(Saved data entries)

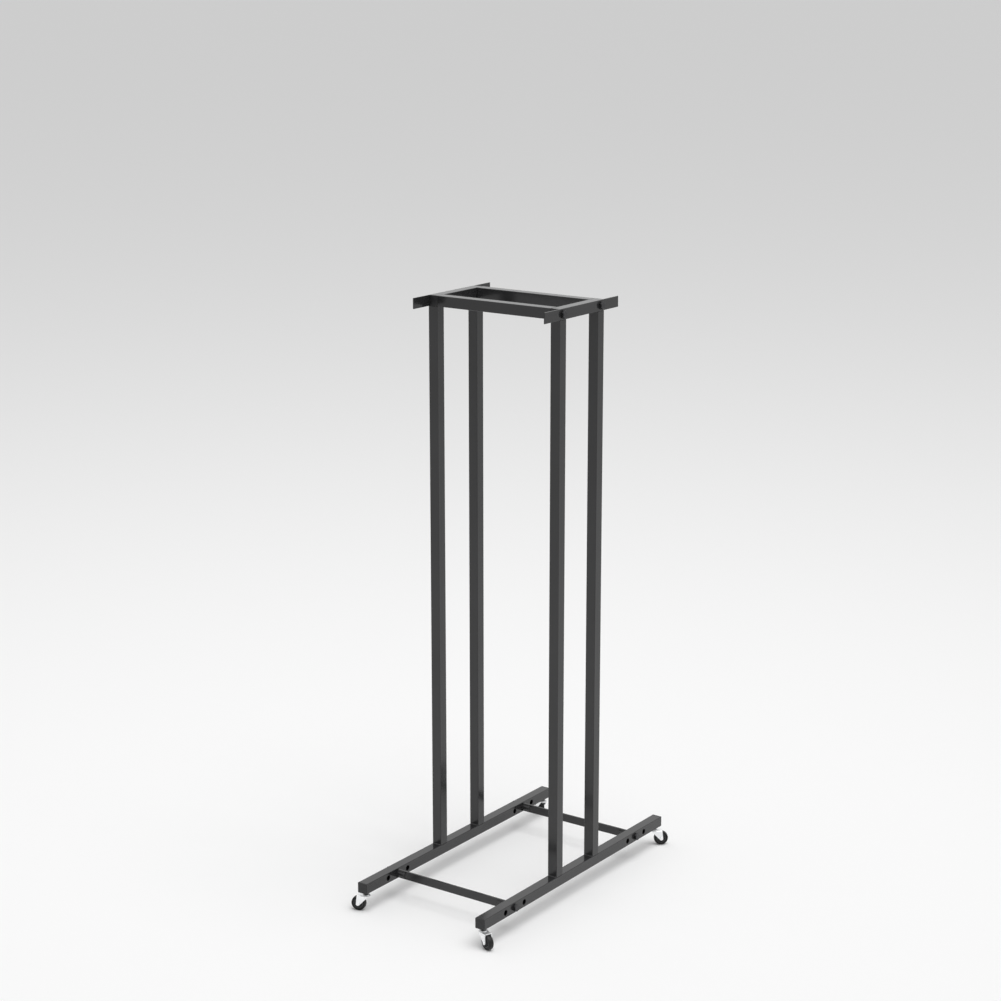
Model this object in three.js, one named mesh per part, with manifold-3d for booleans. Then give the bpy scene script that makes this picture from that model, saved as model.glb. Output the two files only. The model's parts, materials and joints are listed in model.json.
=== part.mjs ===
// A wheeled ski rack stand of square steel tube. Millimetres, +Z up, +X to the rack's right.
// The front faces -Y. The origin is on the floor under the middle of the rack.
import * as THREE from "three";
import { mergeVertices } from "three/addons/utils/BufferGeometryUtils.js";
import Module from "manifold-3d";

const wasm = await Module();
wasm.setup();

// Whole rack
const rackWidth = 360; // over the outer faces of the side frames
const rackHeight = 1402; // floor to the top of the top frame
const railLength = 750; // over the end caps of a base rail
const uprightPitch = 152; // front upright to rear upright, middle to middle
const baseBarInset = 119; // end of a base rail to the middle of a base bar
const fit = 0.3; // clearance between pieces that touch
const overrun = 1; // how far a cut reaches past the material

// Square steel tube of the side frames and the top bars
const tubeWidth = 25;
const tubeWall = 2;
const tubeCornerRadius = 1.2;
const topRailWall = 3; // the top side rails are thicker, for their tabs
const tabLength = 58; // how far the outer wall of a top side rail runs past its tube

// Flat bars across the base, on edge
const baseBarHeight = 20;
const baseBarThickness = 5;
const baseBarEdgeRadius = 0.8;

// Bolted joints
const boltDiameter = 10;
const boltShankLength = 40;
const boltHeadAcrossFlats = 16;
const boltHeadHeight = 6.4;
const boltHoleDiameter = 13;
const boltHolePitch = 36.5; // between the three holes of a group in a base rail
const threadedLength = 18; // of an insert or a bush
const bushDiameter = 15;
const bushEnd = 3; // closed end of a bush, past its thread

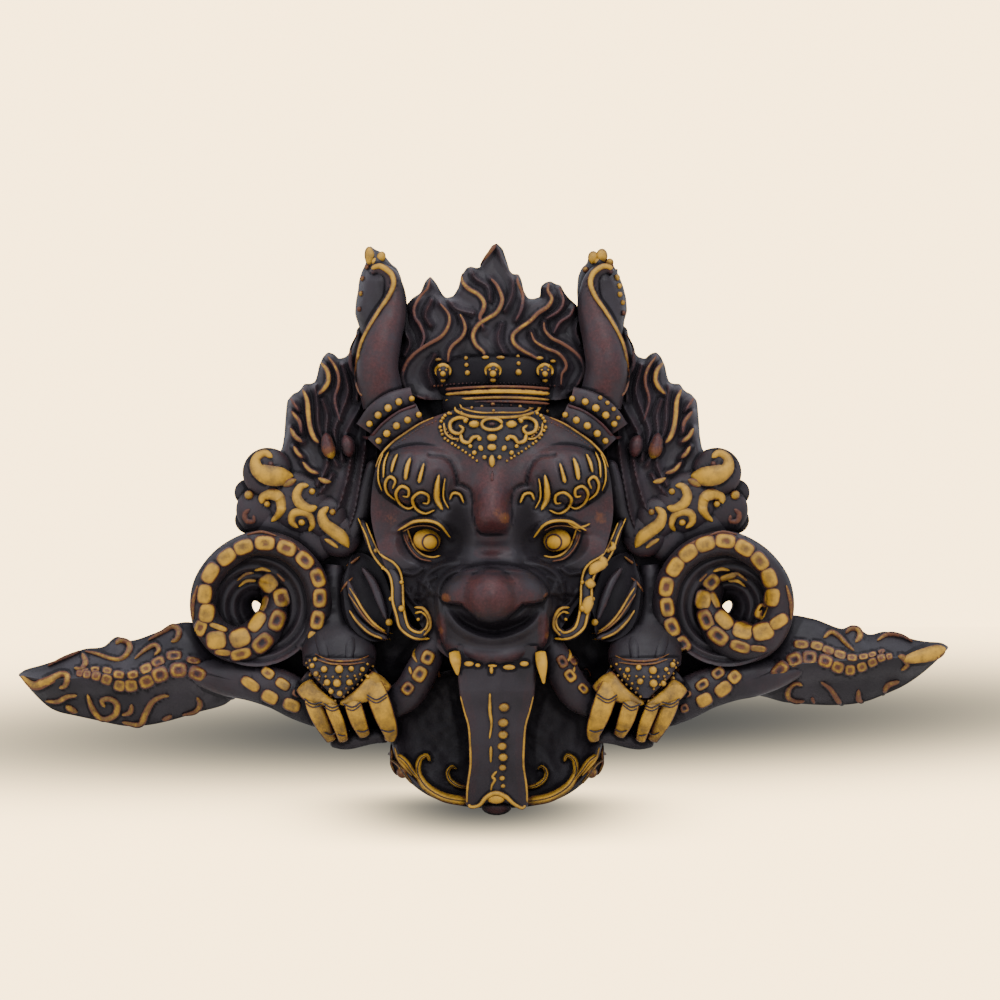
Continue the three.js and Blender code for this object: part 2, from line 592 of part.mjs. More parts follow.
const resin = new THREE.MeshStandardMaterial({ color: 0x2b2222, roughness: 0.55, metalness: 0 });
const part = new THREE.Group();
part.add(meshOf('mask', mask(), resin));

export default part;
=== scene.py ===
import math

import bpy
import numpy as np
from bpy.props import FloatProperty, FloatVectorProperty, PointerProperty
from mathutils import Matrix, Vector


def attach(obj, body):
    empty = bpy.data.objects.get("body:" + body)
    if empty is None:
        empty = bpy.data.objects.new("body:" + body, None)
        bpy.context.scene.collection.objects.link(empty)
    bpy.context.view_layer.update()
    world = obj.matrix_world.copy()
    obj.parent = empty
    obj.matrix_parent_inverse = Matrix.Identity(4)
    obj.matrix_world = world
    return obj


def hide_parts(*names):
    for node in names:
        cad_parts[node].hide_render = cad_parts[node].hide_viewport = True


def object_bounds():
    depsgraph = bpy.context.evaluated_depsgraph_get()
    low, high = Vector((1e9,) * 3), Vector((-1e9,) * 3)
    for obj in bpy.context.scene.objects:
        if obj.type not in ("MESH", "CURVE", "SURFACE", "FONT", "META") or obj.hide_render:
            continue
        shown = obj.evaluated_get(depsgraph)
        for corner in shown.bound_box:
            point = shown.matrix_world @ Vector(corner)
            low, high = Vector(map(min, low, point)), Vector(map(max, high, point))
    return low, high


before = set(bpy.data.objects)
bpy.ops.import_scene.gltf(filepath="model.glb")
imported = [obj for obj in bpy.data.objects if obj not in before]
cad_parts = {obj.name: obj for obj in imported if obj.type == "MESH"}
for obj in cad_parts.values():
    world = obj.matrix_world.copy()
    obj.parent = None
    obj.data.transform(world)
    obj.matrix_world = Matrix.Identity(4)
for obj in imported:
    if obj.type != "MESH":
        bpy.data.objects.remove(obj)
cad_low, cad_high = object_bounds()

bl_info = {
    "name": "Chhepu mask",
    "version": (1, 0, 0),
    "blender": (4, 5, 0),
    "location": "View3D > Sidebar > Mask",
    "description": "A cast wall mask of a horned guardian head between two coiled serpents",
    "category": "Add Mesh",
}

# Shapes are given in millimetres as [x, z, relief]: x to the right, z up, relief in front of the flat back.
# Paired shapes give x as the distance out from the middle line.
MM = 0.001
LEFT, RIGHT = -1, 1
SIDES = (LEFT, RIGHT)
BACK = 0.0  # relief of the flat back
AT_BACK = 0.01  # mm in front of the back within which a form counts as reaching it
BACK_STEP = 0.008  # mm between the backs of two members
FRONT_PITCH = 0.5  # mm between the places at which the front's relief is kept
BEND_SHARE = 0.92  # share of the way to a bend's centre that an offset may go
THINNEST = 0.12  # mm of half-width left where a form tapers off
TINY, FAR = 1e-4, 1e9
SCALE_STAIN = 0.22  # how gilt the middle of a hollow scale is left
LOWER_SHIFT = 2.0  # the mouth, tongue and jaw sit this far right of the middle line


# Sizes and colours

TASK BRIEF
Each record must be returned exactly as it is written.

WRITTEN ANSWER
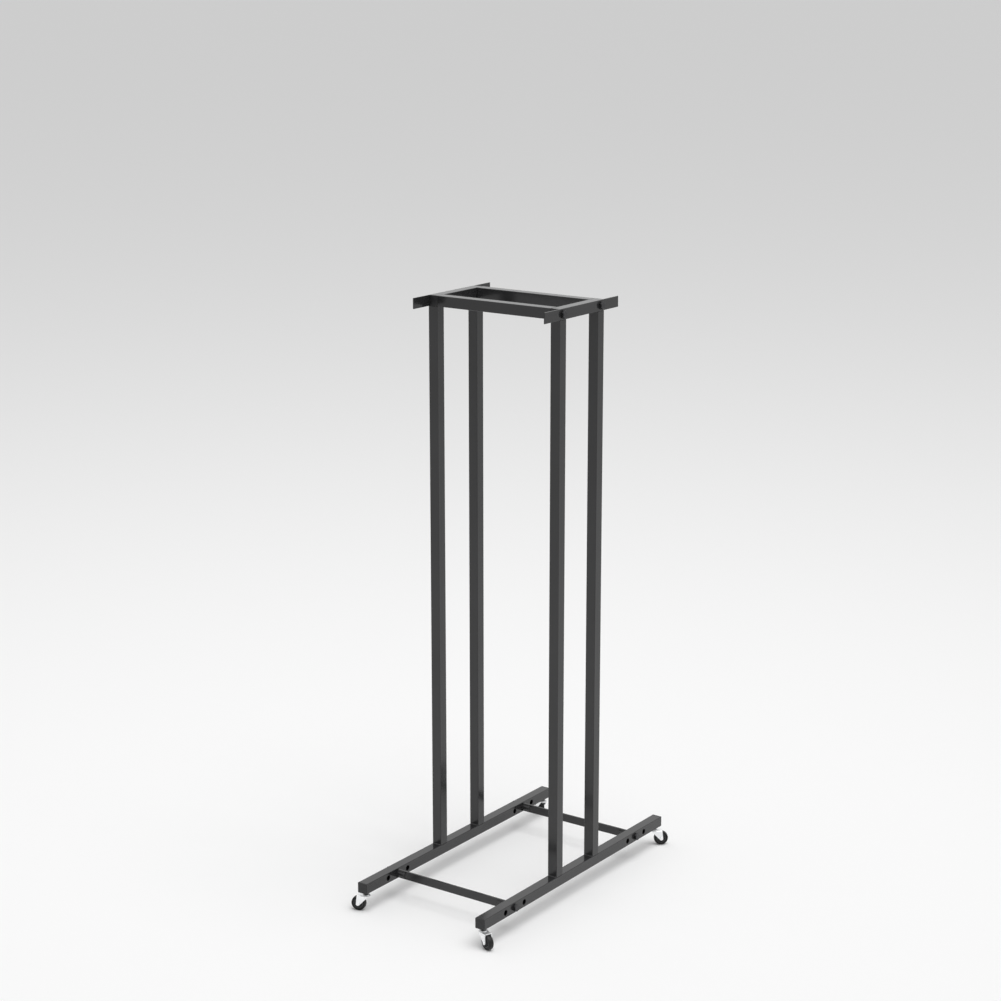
Model this object in three.js, one named mesh per part, with manifold-3d for booleans. Then give the bpy scene script that makes this picture from that model, saved as model.glb. Output the two files only. The model's parts, materials and joints are listed in model.json.
=== part.mjs ===
// A wheeled ski rack stand of square steel tube. Millimetres, +Z up, +X to the rack's right.
// The front faces -Y. The origin is on the floor under the middle of the rack.
import * as THREE from "three";
import { mergeVertices } from "three/addons/utils/BufferGeometryUtils.js";
import Module from "manifold-3d";

const wasm = await Module();
wasm.setup();

// Whole rack
const rackWidth = 360; // over the outer faces of the side frames
const rackHeight = 1402; // floor to the top of the top frame
const railLength = 750; // over the end caps of a base rail
const uprightPitch = 152; // front upright to rear upright, middle to middle
const baseBarInset = 119; // end of a base rail to the middle of a base bar
const fit = 0.3; // clearance between pieces that touch
const overrun = 1; // how far a cut reaches past the material

// Square steel tube of the side frames and the top bars
const tubeWidth = 25;
const tubeWall = 2;
const tubeCornerRadius = 1.2;
const topRailWall = 3; // the top side rails are thicker, for their tabs
const tabLength = 58; // how far the outer wall of a top side rail runs past its tube

// Flat bars across the base, on edge
const baseBarHeight = 20;
const baseBarThickness = 5;
const baseBarEdgeRadius = 0.8;

// Bolted joints
const boltDiameter = 10;
const boltShankLength = 40;
const boltHeadAcrossFlats = 16;
const boltHeadHeight = 6.4;
const boltHoleDiameter = 13;
const boltHolePitch = 36.5; // between the three holes of a group in a base rail
const threadedLength = 18; // of an insert or a bush
const bushDiameter = 15;
const bushEnd = 3; // closed end of a bush, past its thread

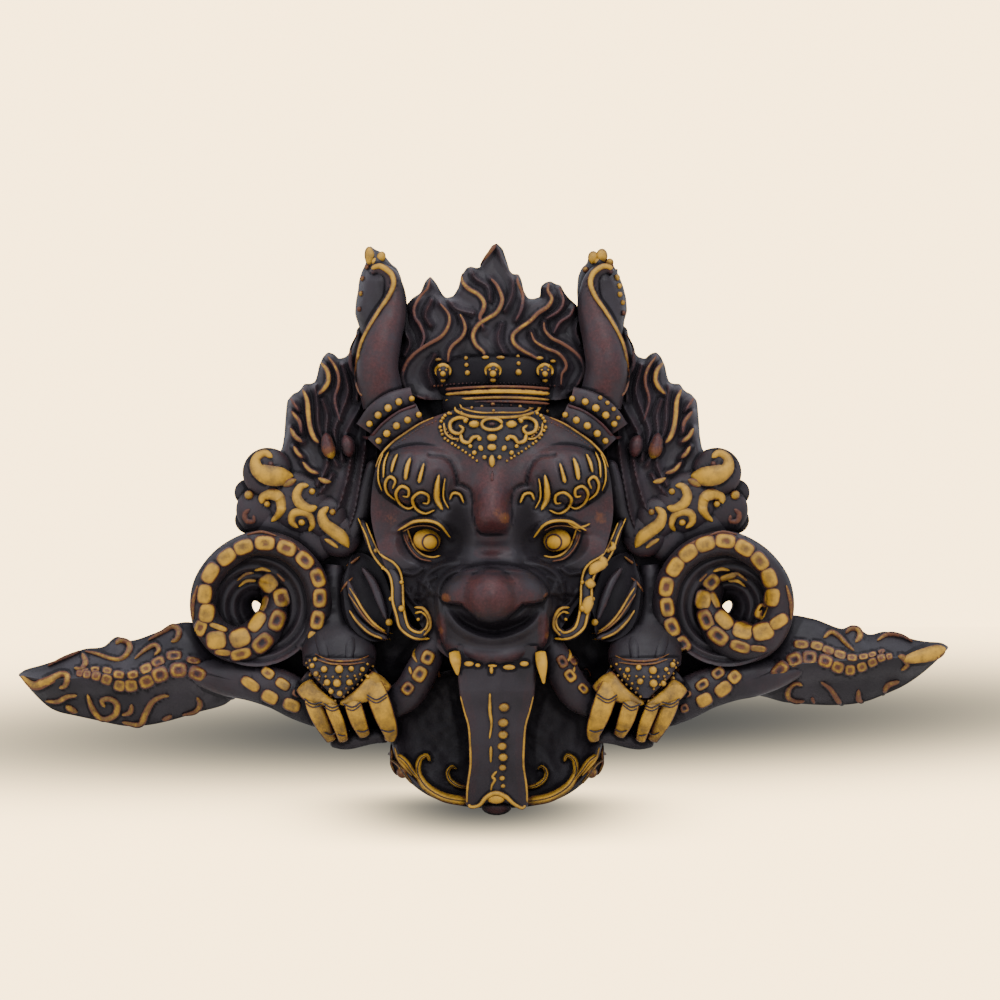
Continue the three.js and Blender code for this object: part 2, from line 592 of part.mjs. More parts follow.
const resin = new THREE.MeshStandardMaterial({ color: 0x2b2222, roughness: 0.55, metalness: 0 });
const part = new THREE.Group();
part.add(meshOf('mask', mask(), resin));

export default part;
=== scene.py ===
import math

import bpy
import numpy as np
from bpy.props import FloatProperty, FloatVectorProperty, PointerProperty
from mathutils import Matrix, Vector


def attach(obj, body):
    empty = bpy.data.objects.get("body:" + body)
    if empty is None:
        empty = bpy.data.objects.new("body:" + body, None)
        bpy.context.scene.collection.objects.link(empty)
    bpy.context.view_layer.update()
    world = obj.matrix_world.copy()
    obj.parent = empty
    obj.matrix_parent_inverse = Matrix.Identity(4)
    obj.matrix_world = world
    return obj


def hide_parts(*names):
    for node in names:
        cad_parts[node].hide_render = cad_parts[node].hide_viewport = True


def object_bounds():
    depsgraph = bpy.context.evaluated_depsgraph_get()
    low, high = Vector((1e9,) * 3), Vector((-1e9,) * 3)
    for obj in bpy.context.scene.objects:
        if obj.type not in ("MESH", "CURVE", "SURFACE", "FONT", "META") or obj.hide_render:
            continue
        shown = obj.evaluated_get(depsgraph)
        for corner in shown.bound_box:
            point = shown.matrix_world @ Vector(corner)
            low, high = Vector(map(min, low, point)), Vector(map(max, high, point))
    return low, high


before = set(bpy.data.objects)
bpy.ops.import_scene.gltf(filepath="model.glb")
imported = [obj for obj in bpy.data.objects if obj not in before]
cad_parts = {obj.name: obj for obj in imported if obj.type == "MESH"}
for obj in cad_parts.values():
    world = obj.matrix_world.copy()
    obj.parent = None
    obj.data.transform(world)
    obj.matrix_world = Matrix.Identity(4)
for obj in imported:
    if obj.type != "MESH":
        bpy.data.objects.remove(obj)
cad_low, cad_high = object_bounds()

bl_info = {
    "name": "Chhepu mask",
    "version": (1, 0, 0),
    "blender": (4, 5, 0),
    "location": "View3D > Sidebar > Mask",
    "description": "A cast wall mask of a horned guardian head between two coiled serpents",
    "category": "Add Mesh",
}

# Shapes are given in millimetres as [x, z, relief]: x to the right, z up, relief in front of the flat back.
# Paired shapes give x as the distance out from the middle line.
MM = 0.001
LEFT, RIGHT = -1, 1
SIDES = (LEFT, RIGHT)
BACK = 0.0  # relief of the flat back
AT_BACK = 0.01  # mm in front of the back within which a form counts as reaching it
BACK_STEP = 0.008  # mm between the backs of two members
FRONT_PITCH = 0.5  # mm between the places at which the front's relief is kept
BEND_SHARE = 0.92  # share of the way to a bend's centre that an offset may go
THINNEST = 0.12  # mm of half-width left where a form tapers off
TINY, FAR = 1e-4, 1e9
SCALE_STAIN = 0.22  # how gilt the middle of a hollow scale is left
LOWER_SHIFT = 2.0  # the mouth, tongue and jaw sit this far right of the middle line


# Sizes and colours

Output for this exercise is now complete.